Niemand will Datenanalysen auf einem Blatt Papier durchführen. Aber teure Werkzeuge lösen nicht das eigentliche Problem. Denn: A fool with a tool is still a fool!

Die Erfahrung zeigt, dass eigentlich jedes BI-Werkzeug die geforderten Aufgaben löst. Aber auch ein teures BI-Werkzeug, mit dem man Diagramme darstellen, das Berichte über Nacht aufbereiten und sie automatisiert versenden kann, benötigt die richtigen Daten.

Daher: Warum nicht mit kostenfreien Produkten, wie Power Pivot Auswertungen erstellen? Es fließt keine Zeit in langwierige Werkzeug-Evaluationen und es muss kein Budget definiert werden. Man beschränkt sich auf die Lösung der echten Aufgaben: Welche Zahlen, welche Daten, welche Darstellung? Wer die Auswertungen sehen darf, oder ob diese automatisch verteilt werden, kann man später - wenn es dann überhaupt noch relevant ist - immer noch mit Hilfe spezialisierter BI-Werkzeuge regeln. Der Transfer von den bereits erstellen Auswertungen in ein komplexes BI-Werkzeug ist wenig Aufwand.

Vorurteil 4: Es fehlt der Data Scientist

Das Vorurteil, dass Mitarbeiter fehlen, die Daten analysieren können, stimmt nicht ganz. Wenn immer vom Excel-Wildwuchs gesprochen wird, dann muss es doch Mitarbeiter geben, die diesen produziert haben! Diese Mitarbeiter wissen bereits, wo Daten zu finden und welche Tabellen notwendig sind sowie welche Daten unbeachtet bleiben müssen. Vor allem wissen sie, welche Auswertungen notwendig sind und wie man vorhandene operative Prozesse messen sollte.

Diese Mitarbeiter sind also nicht die echte Ursache für den Wildwuchs. Warum befähigt man diese Mitarbeiter nicht, ihre Arbeit effizienter durchzuführen? Niemand kennt die Prozesse ihres Unternehmens besser als dessen Mitarbeiter. Externe Berater müssen aufwändig geschult werden - und sind danach wieder weg, inklusive des Wissens, das sie aufgebaut haben! Nutzen Sie externe Kräfte lieber zur Weiterbildung und Unterstützung Ihrer Mitarbeiter!

Zentrale Datenhaltung

Dies ist natürlich kein Appell gegen eine zentrale Datenhaltung. Man benötigt weiterhin zentrale, unternehmensweite Datenablagen für firmen- oder konzernweite Analysen. Fachabteilungen machen aber weiterhin eigenständige Datenanalysen.

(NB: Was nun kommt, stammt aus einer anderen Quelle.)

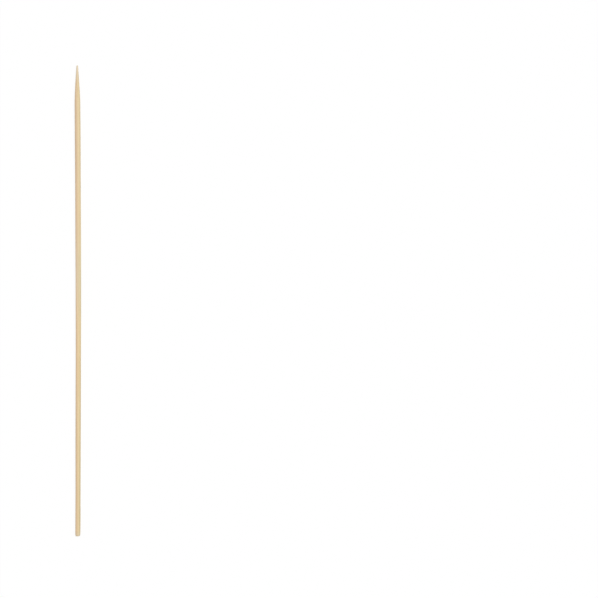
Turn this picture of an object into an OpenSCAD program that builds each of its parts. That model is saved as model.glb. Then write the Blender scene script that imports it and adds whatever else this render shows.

Sehen wir dieses "Self Service BI" einfach im Sinne von Prototyping. Eigene Auswertungen genießen eine viel höhere Akzeptanz, weil sie aus dem Fachbereich selbst stammen. Zudem fördern sie den Blick der Mitarbeiter auf die Daten in Systemen: Welche dürfen wir löschen, welche müssen wir archivieren, bei welchen Daten müssen wir aufpassen, wenn wir Änderungen vornehmen, welchen Einfluss hat etwas auf bestehende Analysen? Und vielleicht sind die Auswertungen am Ende so stabil und nutzbringend, dass man sich unternehmensweit nutzen kann - definiert sind sie dann schon.

Der Appell

Technik ist ausreichend vorhanden. Jetzt geht es um Befähigung und Talent.